While you do need a little bit of financial knowledge, it’s ideal for those wanting saving, investing, and financial expertise.
It’s an excellent pick for a finance book for beginners, filled with knowledge, real-life examples, insights, and self-deprecating humor.
Broke Millenial, Erin Lowry
Broke Millenial is an excellent introduction to personal finance and is suitable for teenagers to young adults.
It covers aspects of finance like mindset and mental blocks, benchmarks to hit at certain ages, the basics of investing, retirement planning, buying your first home, and so much more.
Erin Lowry knows how to connect with the audience through relatable and straightforward language.
If you’re looking for a book that covers the basics of personal finance, this is a must-read. It isn’t dragging and boring and is quite a fun read.
Investing For Dummies, Eric Tyson
The last book on this list for the best finance books for beginners is ‘Investing for Dummies.’ If you’re a beginner who wants to learn the basics of investing, this is the ideal book for you.
This book includes general tips and information on specific terms like stocks, bonds, options, and more. It also explains what investments are best, depending on your age or the stage of life that you’re currently at.
Inside, you’ll learn how to choose your investments wisely, build your wealth through stocks, understand tax laws, and heaps more.

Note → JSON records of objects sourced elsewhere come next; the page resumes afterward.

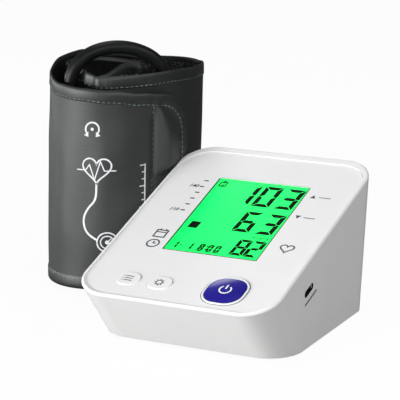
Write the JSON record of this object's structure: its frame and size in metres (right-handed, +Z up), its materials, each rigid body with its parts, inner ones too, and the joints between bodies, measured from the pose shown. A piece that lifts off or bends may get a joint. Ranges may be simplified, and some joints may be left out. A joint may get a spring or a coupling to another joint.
{
  "type": "upper arm blood pressure monitor",
  "caption": "White desktop upper-arm blood pressure monitor with a sloping face, green display and three buttons, beside its rolled dark grey cuff with air hose.",
  "frame": {"origin": "middle of the set's footprint on the table, cuff and monitor together", "axes": "+X to the right seen from the monitor's front, +Y from its low front edge to its high back edge, +Z up"},
  "size_m": [0.1948, 0.1854, 0.1431],
  "materials": {
    "case_white": "satin moulded",
    "face_white": "smooth sheet",
    "window_clear": "clear",
    "lcd_glass": "clear",
    "backlight_green": "glowing",
    "grey_plastic": "matte",
    "button_blue": "gloss",
    "button_white": "satin",
    "ring_white": "gloss",
    "board_green": "solder mask",
    "chip_black": "matte",
    "steel": "plain",
    "chrome": "plated",
    "cell_sleeve": "printed sleeve",
    "motor_steel": "plated",
    "grey_rubber": "matte",
    "clear_tube": "translucent",
    "hose_black": "satin",
    "cuff_nylon": "coated weave",
    "cuff_lining": "soft knit",
    "edge_tape": "woven tape",
    "hook_loop": "hook and loop",
    "bladder_grey": "smooth",
    "plug_black": "satin"
  },
  "bodies": {
    "monitor": {"upper_housing": "case_white", "base_cover": "case_white", "face_panel": "face_white", "display_window": "window_clear", "lcd_glass": "lcd_glass", "lcd_backlight": "backlight_green", "lcd_holder": "grey_plastic", "zebra_strip": "grey_rubber", "start_ring": "ring_white", "tact_switches": "chip_black", "main_board": "board_green", "board_parts": "chip_black", "board_screws": "steel", "buzzer": "chip_black", "usb_socket": "chrome", "usb_board": "board_green", "battery_contacts": "steel", "battery_springs": "steel", "rubber_feet": "grey_rubber", "case_screws": "steel", "motor_can": "motor_steel", "pump_head": "grey_plastic", "pump_diaphragm": "grey_rubber", "pump_cradle": "grey_rubber", "air_tee": "grey_plastic", "air_tubes": "clear_tube", "pressure_sensor": "chip_black", "air_socket": "grey_plastic", "valve_body": "grey_plastic", "battery_cell_1": "cell_sleeve", "battery_cell_2": "cell_sleeve", "battery_cell_3": "cell_sleeve", "battery_cell_4": "cell_sleeve"},
    "start_button": {"start_button": "button_blue"},
    "memory_button": {"memory_button": "button_white"},
    "set_button": {"set_button": "button_white"},
    "battery_door": {"battery_door": "case_white"},
    "pump_rotor": {"pump_rotor": "steel"},
    "valve_plunger": {"valve_plunger": "steel"},
    "cuff": {"cuff_tail": "cuff_nylon", "cuff_band": "cuff_nylon", "tail_lining": "cuff_lining", "band_lining": "cuff_lining", "tail_binding": "edge_tape", "band_binding": "edge_tape", "air_bladder": "bladder_grey", "hook_patch": "hook_loop", "loop_patch": "hook_loop", "hose_port": "plug_black", "hose": "hose_black", "air_plug": "plug_black"}
  },
  "joints": [
    {"name": "start_button_press", "type": "slide", "parent": "monitor", "child": "start_button", "axis": [0, 0.3173, -0.9483], "range_m": [0, 0.0008], "stiffness_N_per_m": 500, "springref_m": -0.001},
    {"name": "memory_button_press", "type": "slide", "parent": "monitor", "child": "memory_button", "axis": [0, 0.3173, -0.9483], "range_m": [0, 0.0008], "stiffness_N_per_m": 500, "springref_m": -0.001},
    {"name": "set_button_press", "type": "slide", "parent": "monitor", "child": "set_button", "axis": [0, 0.3173, -0.9483], "range_m": [0, 0.0008], "stiffness_N_per_m": 500, "springref_m": -0.001},
    {"name": "battery_door_hinge", "type": "hinge", "parent": "monitor", "child": "battery_door", "pos_m": [0.04044, -0.03642, 0.0012], "axis": [-1, 0, 0], "range_deg": [0, 80]},
    {"name": "pump_spin", "type": "hinge", "parent": "monitor", "child": "pump_rotor", "pos_m": [0.04044, 0.00248, 0.0334], "axis": [1, 0, 0], "continuous": true},
    {"name": "valve_stroke", "type": "slide", "parent": "monitor", "child": "valve_plunger", "axis": [0, 1, 0], "range_m": [0, 0.0008], "stiffness_N_per_m": 300, "springref_m": -0.001},
    {"name": "cuff_lift", "type": "slide", "parent": "monitor", "child": "cuff", "axis": [0, 0, 1], "range_m": [0, 0.15]}
  ]
}
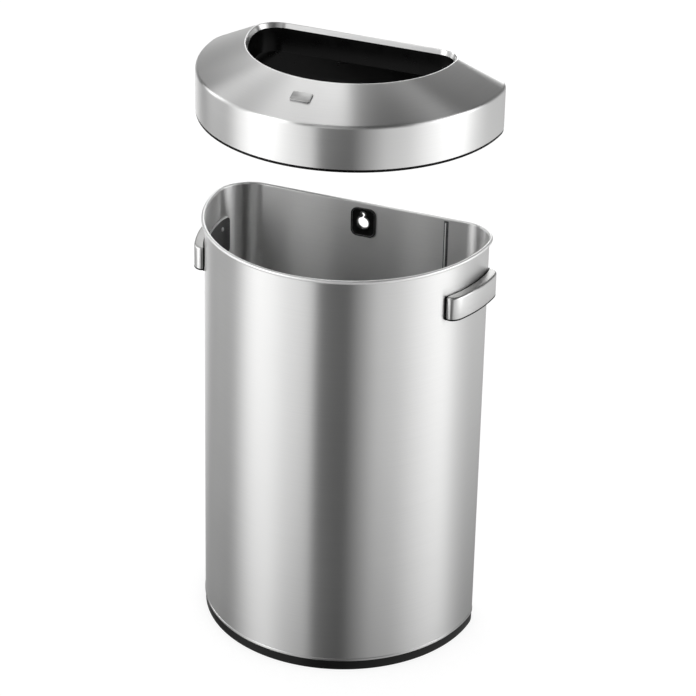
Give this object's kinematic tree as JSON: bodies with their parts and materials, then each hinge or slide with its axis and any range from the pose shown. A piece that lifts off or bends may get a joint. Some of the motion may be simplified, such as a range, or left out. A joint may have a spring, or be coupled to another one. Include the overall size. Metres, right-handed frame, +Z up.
{
  "type": "half-round waste bin with lift-off lid",
  "caption": "Half-round waste bin of brushed steel with side handles, a plastic base ring and a lift-off lid with a D-shaped mouth.",
  "frame": {"origin": "on the floor, under the middle of the bin's width and depth", "axes": "+Z up, +Y towards the flat back, +X to the right of someone who faces the bin"},
  "size_m": [0.5048, 0.325, 1.0135],
  "materials": {
    "brushed_steel": "brushed",
    "plate_steel": "satin",
    "black_plastic": "matte",
    "screw_steel": "satin"
  },
  "bodies": {
    "bin": {"body_shell": "brushed_steel", "base_ring": "black_plastic", "floor_pan": "brushed_steel", "floor_screw_1": "screw_steel", "floor_screw_2": "screw_steel", "floor_screw_3": "screw_steel", "floor_screw_4": "screw_steel", "floor_screw_5": "screw_steel", "floor_screw_6": "screw_steel", "wall_bracket": "black_plastic", "wall_bracket_retainer": "black_plastic", "handle_core_left": "black_plastic", "handle_core_right": "black_plastic", "handle_cover_left": "brushed_steel", "handle_cover_right": "brushed_steel", "handle_backing_left": "plate_steel", "handle_backing_right": "plate_steel", "handle_screw_left_front": "screw_steel", "handle_screw_left_rear": "screw_steel", "handle_screw_right_front": "screw_steel", "handle_screw_right_rear": "screw_steel"},
    "lid": {"lid_shell": "brushed_steel", "lid_frame": "black_plastic", "throat_liner": "black_plastic", "lid_badge": "brushed_steel", "lid_screw_front_left": "screw_steel", "lid_screw_front_right": "screw_steel", "lid_screw_side_left": "screw_steel", "lid_screw_side_right": "screw_steel", "lid_screw_back_left": "screw_steel", "lid_screw_back_right": "screw_steel"}
  },
  "joints": [
    {"name": "lid_lift", "type": "slide", "parent": "bin", "child": "lid", "axis": [0, 0, 1], "range_m": [-0.2077, 0]}
  ]
}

If you’re looking for a comprehensive book on investing that’s targeted towards beginners or “dummies,” then you should check this book out.
Good quote: “To determine the price-earnings ratio of a particular company’s stock, you take the price per share of the company’s stock and divide it by the company’s earnings per share.”
So, if you’re looking to improve your financial literacy as a beginner, these 11 books are a great place to start with.
These books will help you learn about the power of saving, making money, investments, debt-free living, and heaps more.
While some concepts will overlap from book to book, it’s excellent to understand finances from various authors.
Remember, choose whichever finance book seems right for you.
Which of these best finance books for beginners do you plan on reading?